A NEW WAY TO TREAT DEMONSTRATIONS OF SOCIAL PROTEST

By Alejandro Reyes Posada, EL ESPECTADOR, March 20, 2023

https://www.elespectador.com/opinion/columnistas/alejandro-reyes-posada/nuevo-trato-a-la-movilizacion-social/

(Translated by Eunice Gibson, CSN Volunteer Translator)

You can see a change in the conduct of the Armed Forces at demonstrations of social protest, as the Petro administration does not authorize shooting at the demonstrators that surround and restrain the soldiers and police confronting them. They use dialog and negotiation as the preferred methods of dealing with social conflicts, conflicts increased and extended as the public becomes exasperated by the growing difficulties in surviving the environmental destruction of their territories. They are impatient with the delay of social changes they have been promised.

The conditioned response to social protest has followed the same pattern for decades. It’s to identify whether the ones behind the protest are subversive groups, in order to apply armed repression. That will bring two gains, discrediting the subversives as the ones responsible for the social disorder, and at the same time, repressing the protest in order to defend the interests they must protect. The other part of the conditioned response to protests is the package of promises of investment to calm down the energy, even though with these promises, they are incubating the next cycle of protests because of their failure to carry out the commitments they made.

The Petro administration has changed the script for confronting social protest and this change provokes disagreement by the big interests that support the status quo, such as the petroleum companies who ask that their exploration contracts be suspended because of lacking guarantees of public order. We shouldn’t forget that for decades the multinationals have been accustomed to hiring brigades, and paying their expenses, to protect their wells and installations from the threats of sabotage by the guerrillas, and they have even benefited from the armed actions by the paramilitaries.

Two great terrestrial currents are moving in Colombia to occupy their spaces: 1) a molecular social explosion is incubating, with multiple focal points of popular discontent, originating from hunger, unemployment, and hopelessness, and these are beginning to be expressed in many cities and territories, and they have every incentive necessary to increase; 2) shock troops are being prepared to defend against the social explosion of those who are excluded, as we saw in cities like Cali during the strikes of two years ago.

The campesino guards, like those that acted in Vista Hermosa (Meta Department) and San Vicente del Caguán (Caquetá Department) are spreading all over the country to protect the rural communities from all the organized crime and the guerrillas that are attacking the social leaders, and also to oppose the companies that are damaging the countryside. The campesino guards are trying to fill a vacuum of security and of government control in the countryside and they are consolidating in spite of the territorial domination by organized crime, such as the Clan del Golfo and the other 50 armed organizations in the drug business and in criminal gold mining.

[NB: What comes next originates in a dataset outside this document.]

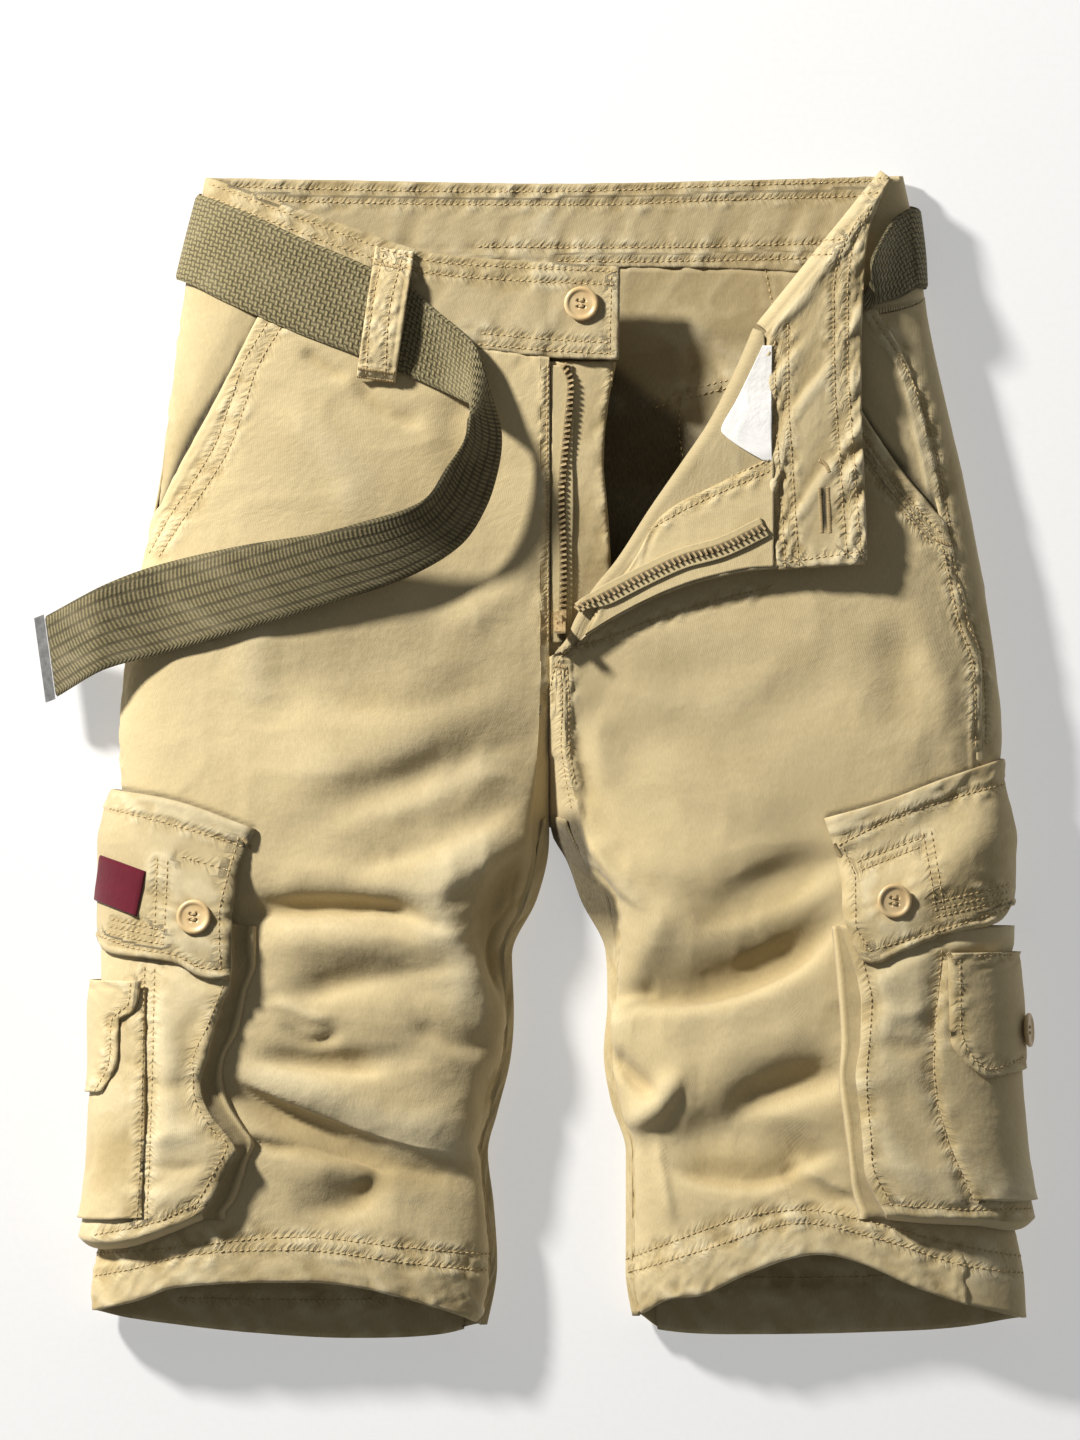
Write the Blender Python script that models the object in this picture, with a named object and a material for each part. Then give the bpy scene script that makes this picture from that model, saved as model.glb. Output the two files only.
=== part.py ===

Doubtless the new security strategy that the Defense Ministry is preparing will have to take into account the necessity of recovering control of the countryside, consolidating the presence of the government in all of its dimensions, but the real backdrop will be how to deal with the social explosion that is coming closer, to create an outlet for the people to protest, without letting it spill over into ungovernable chaos. Nicolás Gómez Dávila was right when he wrote, “Order is the most fragile of social activities.”